2021-2022 Roundtable Distinguished Fellow
Paul Fiddes is the Director of Research, Regent's Park College of the University of Oxford, UK and has been described as one of the leading contemporary Baptist Theologians and one of Christianity's most distinguished scholars. Dr. Fiddes has degrees from Oxford in English Language and Literature (BA Hons, 1968) and Theology (MA, 1972 and DPhil, 1975) and a DD (2004). He has taught at Regent's Park College since 1972, successively as a Research Fellow, Tutorial Fellow in Christian Doctrine, Principal, and Director of Research. He is also Director of the Project for the Study of Love in Religion, and research supervisor in systematic theology, ecclesiology, and Baptist studies.
His research focuses on the doctrine of the Triune God, wisdom literature, the relations between theology, literature and late-modern philosophy, and ecumenical ecclesiology. Dr. Fiddes has authored eleven books and more than 115 articles and book chapters. His book The Creative Suffering of God is considered one of the major contributions to theology in the last decades of the 20th century. Dr. Fiddes recently published his first novel, a mystery exploring the mythology and symbolism of the unicorn: A Unicorn Dies: A Novel of Mystery and Ideas .
2020-2021 Roundtable Distinguished Fellow
The Reverend Dr. Karen E. Smith taught Church History and Christian Spirituality at South Wales Baptist College and in the School of History, Archaeology and Religion at Cardiff University, Cardiff, Wales, UK from 1991 to 2018. She also served as pastor of Orchard Place Baptist Church, Neath, Wales, UK from 1993 to 2018. She is currently serving as Honorary Senior Research Fellow of the School of History, Archaeology and Religion, Cardiff University. She has written widely in the area of Baptist History and Christian Spirituality. She also serves as an Editor of the Baptist Quarterly, the journal of the British Baptist Historical Society.
2019 Roundtable Distinguished Fellow
David Bebbington took his degrees at the University of Cambridge and joined the Department in 1976. He was promoted to a Personal Chair in 1999. He has been a Distinguished Fellow of History at Baylor University, Texas, in the fall semesters of 2003, 2005, 2007, 2009, 2011, 2013, 2015 and 2017. In 2006-07, he was the President of the Ecclesiastical History Society and is President of the Scottish Church History Society from 2016 to 2019. In 2016 he was elected a Fellow of the Royal Society of Edinburgh.

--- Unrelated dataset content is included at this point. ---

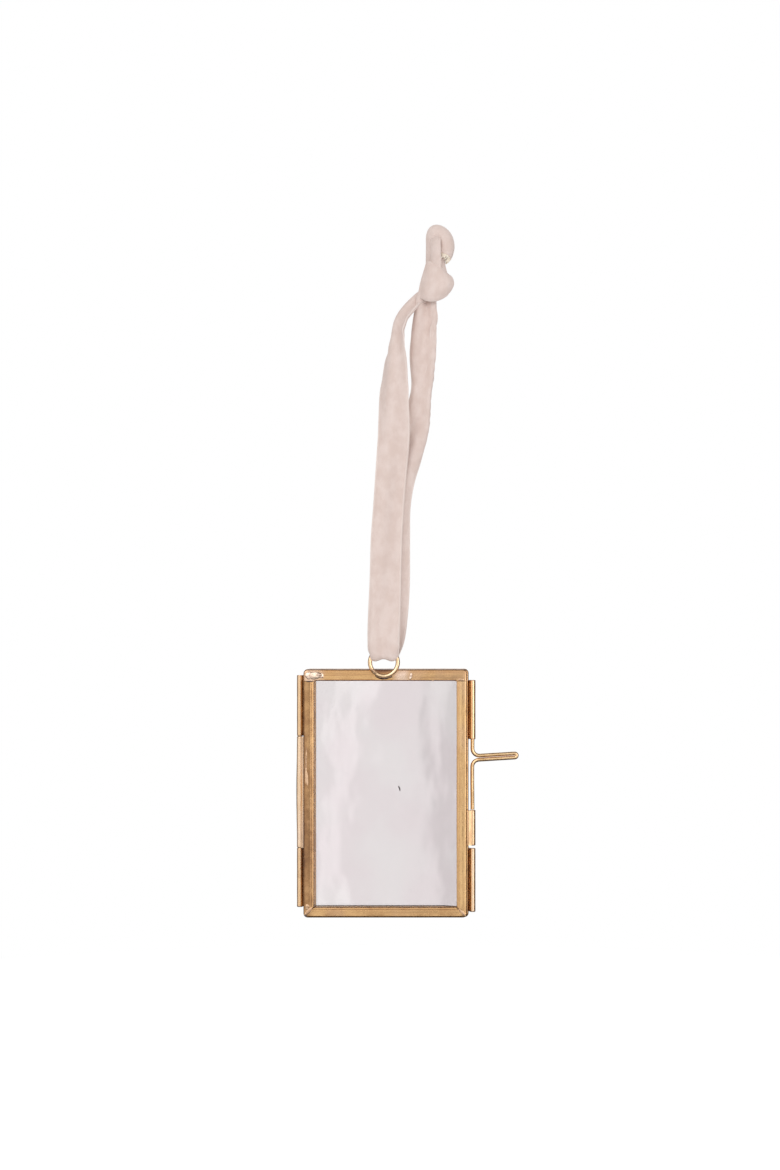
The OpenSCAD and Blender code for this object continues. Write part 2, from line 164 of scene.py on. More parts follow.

His principal research interests are in the history of politics, religion, ideas and society in Britain from the eighteenth to the twentieth century and in the history of the global Evangelical movement. His books include Evangelicalism in Modern Britain: A History from the 1730s to the 1980s (1989), Victorian Nonconformity (1992), William Ewart Gladstone: Faith and Politics in Victorian Britain (1993), Holiness in Nineteenth-Century England (2000), The Mind of Gladstone: Religion, Homer and Politics (2004), The Dominance of Evangelicalism: The Age of Spurgeon and Moody (2005), Baptists through the Centuries: A History of a Global People (2010), Victorian Religious Revivals: Culture and Piety in Local and Global Contexts (2012), and The Intellectual Attainments of Evangelical Nonconformity: A Nineteenth-Century Case-Study (2014).